A protest by former court judges earlier this month in Kabul.

Hundreds of former Afghan government judges from 34 provinces who had been removed and replaced by the Taliban have filed suit to regain their jobs.

In a March 20 news conference, the former judges demanded that the Taliban government return them to their positions and provide them with six months of salary.

The judges claimed that some 2,000 former magistrates were involved in the suit against the government.

Arafat Ghavam, one of the dismissed judges, told Radio Azadi that if no decisions are made about their fate within a month, they will have to leave the country.

"We have set a time for them to review our demands for a month, because if our demands are not met, most judges will have to leave the country and become immigrants,” he said.

“Should this happen, it will not be a good result for the governing system, for the nation, or for the people.”

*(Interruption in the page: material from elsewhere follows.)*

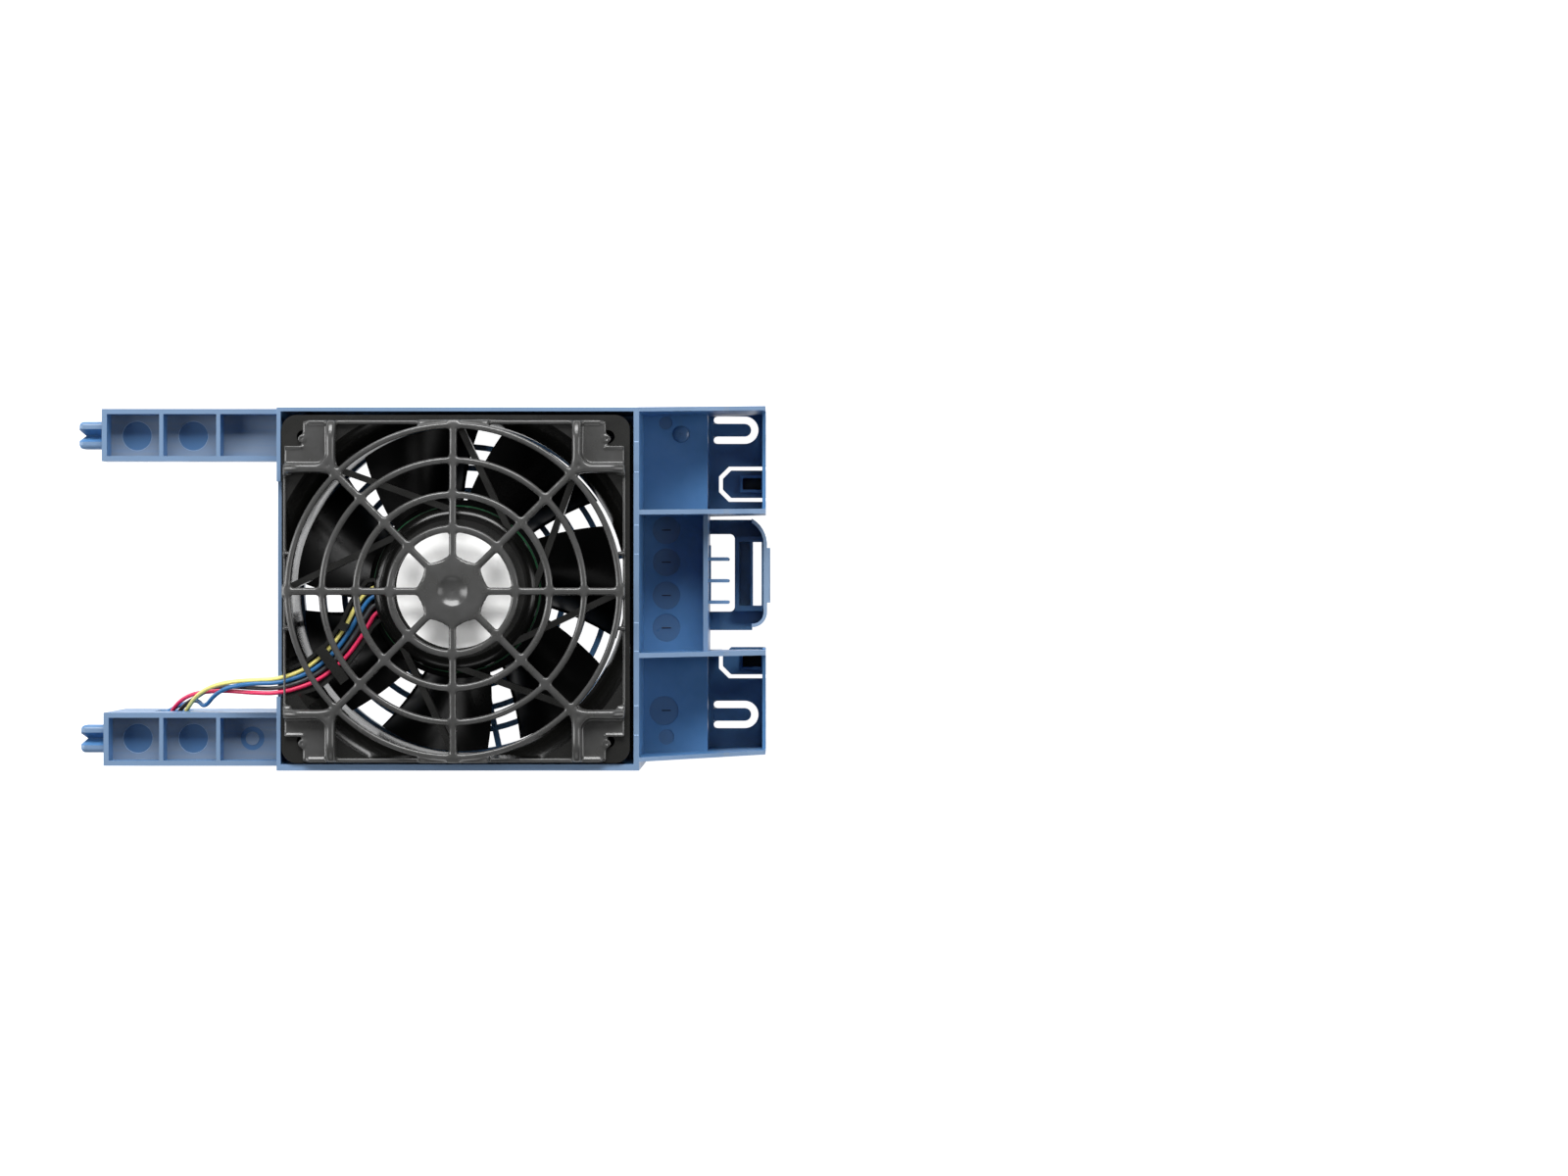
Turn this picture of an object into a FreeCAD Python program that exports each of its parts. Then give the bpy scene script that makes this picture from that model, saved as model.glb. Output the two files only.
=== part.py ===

In response to previous judicial protests, Taliban spokesman Zabihullah Mujahid told Radio Azadi that some judges had been dismissed for their alleged involvement in injustices and corruption in the previous pro-Western government.

Taliban government officials did not respond to Radio Azadi requests for comment on the latest protest and lawsuit.

Many of the former judges had sentenced Taliban and Islamic State extremist members, kidnappers, drug traffickers, and other criminals to prison over the past two decades.

One of the former judges who asked not to be identified told the German news agency dpa that the Taliban had conditionally allowed them to hold the news conference but that they were not allowed to complain directly about the Taliban.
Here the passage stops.